Design Research Seminar #4 Autumn 2013
Seminar
- Time
- 11 November, 2013, 14:00 – 15:00
- Location
- Grupperom vest
Discussion of John Shotter’s article “Knowledge in transition: The role of prospective, descriptive concepts in a practice-situated, hermeneutical-phronetic social science”.
Abstract
What is special about our everyday activities is that they occur within the ceaseless flow of many unfolding strands of spontaneously responsive, living activity. This requires us to adopt a kind of fluid, process thinking, a shift from thinking of events as occurring between things existing as separate entities prior to their interaction, to events occurring within a continuously unfolding, holistic but stranded flow of events, with no clear, already existing boundaries to be found anywhere – a flow of events occurring within intraactions in which we ourselves are also immersed. Bringing the nature of these flowing processes to light requires the use of concepts of a kind very different from the well-defined concepts expressive of theories or models.
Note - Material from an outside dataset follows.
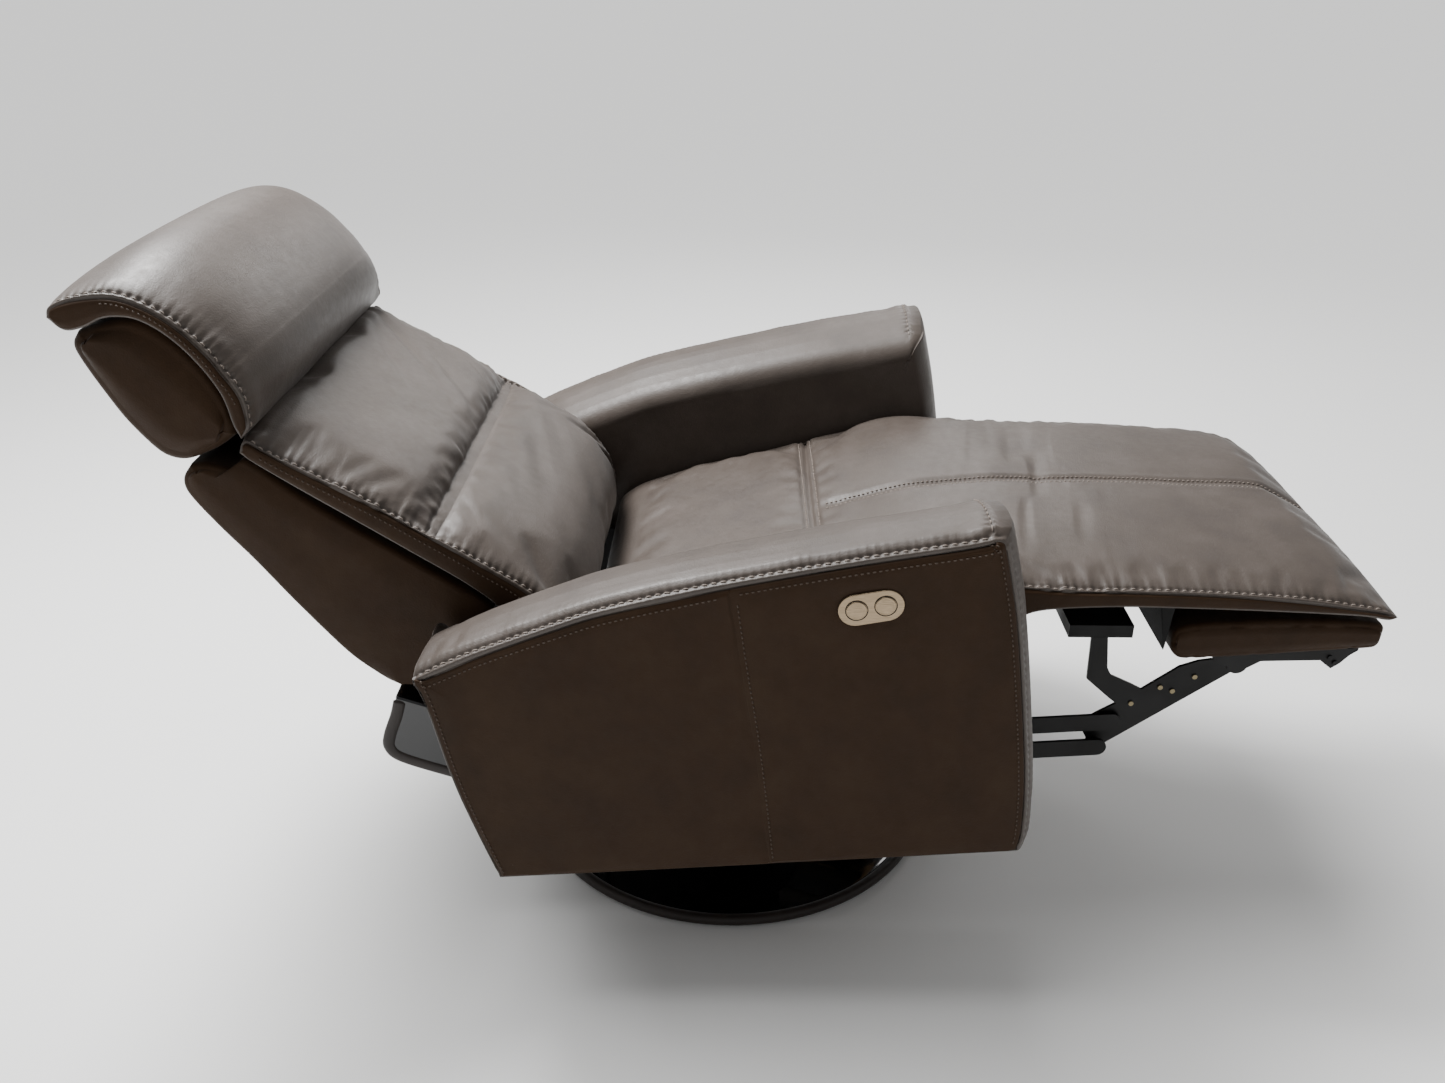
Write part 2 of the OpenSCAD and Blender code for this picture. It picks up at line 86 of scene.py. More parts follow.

I have called them prospective, descriptive concepts, and below I explore their nature and their use in characterizing how our surroundings can influence the unfolding shape of our utterances and other expressions within them.
John Shotter (2011): “Knowledge in transition: The role of prospective, descriptive concepts in a practice-situated, hermeneutical-phronetic social science,” Management learning, 43(3), 245-260.